Entrained flow gasifier also typically operates in an ash melting mode, i.e. the ash is removed as slag in the bottom of the reactor. This requires operation at very high temperature, e.g. 1 500 °C, to reduce the slag viscosity and make it free-flowing to avoid build-up of slag in the reactor. To reach such high temperatures with low energy content feedstocks and still retain a significant heating value the use of oxygen mixed with steam is required. Air is not possible to use.

Entrained flow gasifiers are also typically pressurized up to 1-3 MPa for solids or even higher for some high-energy liquids. The high gas velocity and short reaction time at pressure makes it possible to scale this type of technology to large capacities, up to 400 MW or more. However, the complexity of fuel preparation in the case of solids, and the requirement of using oxygen typically do not make small installations feasible.
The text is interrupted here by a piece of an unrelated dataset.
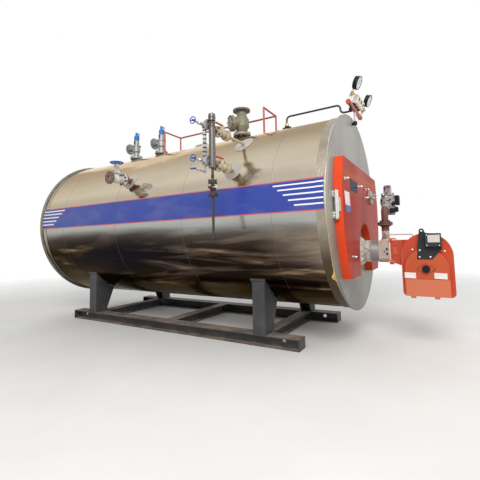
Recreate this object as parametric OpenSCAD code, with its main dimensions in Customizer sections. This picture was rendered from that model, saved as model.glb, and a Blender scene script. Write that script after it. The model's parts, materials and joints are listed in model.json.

One advantage of this gasifier type is the ash melting which yields a dense slag by-product with less leaching rate. Since many lighter inorganic species and heavy metals are evaporated at the high temperatures in the gasifier, such dense slag may even be recycled as construction material.

There are also other forms of entrained flow gasifiers where fuel is injected into a gasifier or pyrolizer and the resulting gas and char solids are heated indirectly by radiation and convection in several heated tubes. The tubes are then heated on the other side by firing product gas and/or char to heat the tubes.

In addition, a type of “entrained flow” post-treatment is common downstream of fixed or fluidized bed gasifiers as a mean to reduce the tar content from the gasifier itself. Such devices can be air- or oxygen-blown and sometimes are assisted by a plasma generator.